=== What this task involves ===
The entire listing is to be repeated verbatim.

=== Data extract ===
_ _ _
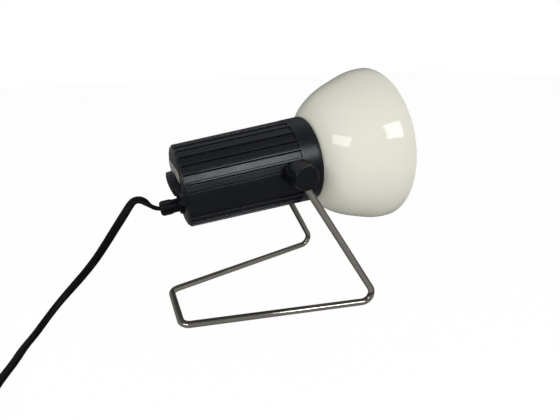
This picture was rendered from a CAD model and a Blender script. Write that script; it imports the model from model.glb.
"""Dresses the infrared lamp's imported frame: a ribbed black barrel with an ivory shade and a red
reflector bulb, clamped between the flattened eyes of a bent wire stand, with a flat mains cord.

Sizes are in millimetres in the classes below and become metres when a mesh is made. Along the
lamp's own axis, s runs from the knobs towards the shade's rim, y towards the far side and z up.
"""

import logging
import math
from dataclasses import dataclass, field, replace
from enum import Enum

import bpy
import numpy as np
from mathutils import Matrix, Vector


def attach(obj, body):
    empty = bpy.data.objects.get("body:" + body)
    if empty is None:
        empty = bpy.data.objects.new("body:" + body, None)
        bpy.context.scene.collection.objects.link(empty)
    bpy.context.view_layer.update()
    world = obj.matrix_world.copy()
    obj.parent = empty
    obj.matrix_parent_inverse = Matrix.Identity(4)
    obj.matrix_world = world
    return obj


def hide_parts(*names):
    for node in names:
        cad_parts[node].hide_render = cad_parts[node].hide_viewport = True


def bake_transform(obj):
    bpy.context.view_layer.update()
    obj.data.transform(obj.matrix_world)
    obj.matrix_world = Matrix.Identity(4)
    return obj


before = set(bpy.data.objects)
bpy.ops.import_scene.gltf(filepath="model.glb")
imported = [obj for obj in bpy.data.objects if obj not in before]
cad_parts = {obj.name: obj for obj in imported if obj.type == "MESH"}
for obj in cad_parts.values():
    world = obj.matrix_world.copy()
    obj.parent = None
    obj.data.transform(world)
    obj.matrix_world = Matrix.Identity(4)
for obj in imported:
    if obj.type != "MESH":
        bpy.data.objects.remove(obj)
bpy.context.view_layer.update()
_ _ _
=== Result for this task ===
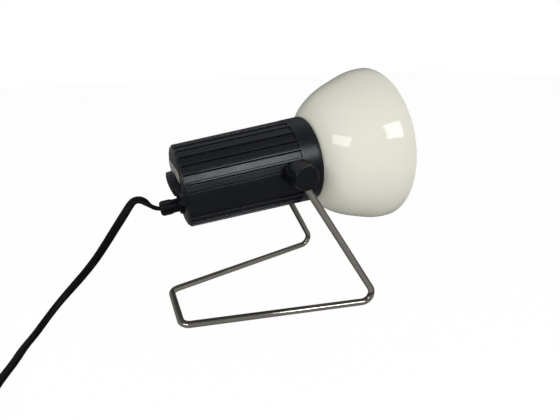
This picture was rendered from a CAD model and a Blender script. Write that script; it imports the model from model.glb.
"""Dresses the infrared lamp's imported frame: a ribbed black barrel with an ivory shade and a red
reflector bulb, clamped between the flattened eyes of a bent wire stand, with a flat mains cord.

Sizes are in millimetres in the classes below and become metres when a mesh is made. Along the
lamp's own axis, s runs from the knobs towards the shade's rim, y towards the far side and z up.
"""

import logging
import math
from dataclasses import dataclass, field, replace
from enum import Enum

import bpy
import numpy as np
from mathutils import Matrix, Vector


def attach(obj, body):
    empty = bpy.data.objects.get("body:" + body)
    if empty is None:
        empty = bpy.data.objects.new("body:" + body, None)
        bpy.context.scene.collection.objects.link(empty)
    bpy.context.view_layer.update()
    world = obj.matrix_world.copy()
    obj.parent = empty
    obj.matrix_parent_inverse = Matrix.Identity(4)
    obj.matrix_world = world
    return obj


def hide_parts(*names):
    for node in names:
        cad_parts[node].hide_render = cad_parts[node].hide_viewport = True


def bake_transform(obj):
    bpy.context.view_layer.update()
    obj.data.transform(obj.matrix_world)
    obj.matrix_world = Matrix.Identity(4)
    return obj


before = set(bpy.data.objects)
bpy.ops.import_scene.gltf(filepath="model.glb")
imported = [obj for obj in bpy.data.objects if obj not in before]
cad_parts = {obj.name: obj for obj in imported if obj.type == "MESH"}
for obj in cad_parts.values():
    world = obj.matrix_world.copy()
    obj.parent = None
    obj.data.transform(world)
    obj.matrix_world = Matrix.Identity(4)
for obj in imported:
    if obj.type != "MESH":
        bpy.data.objects.remove(obj)
bpy.context.view_layer.update()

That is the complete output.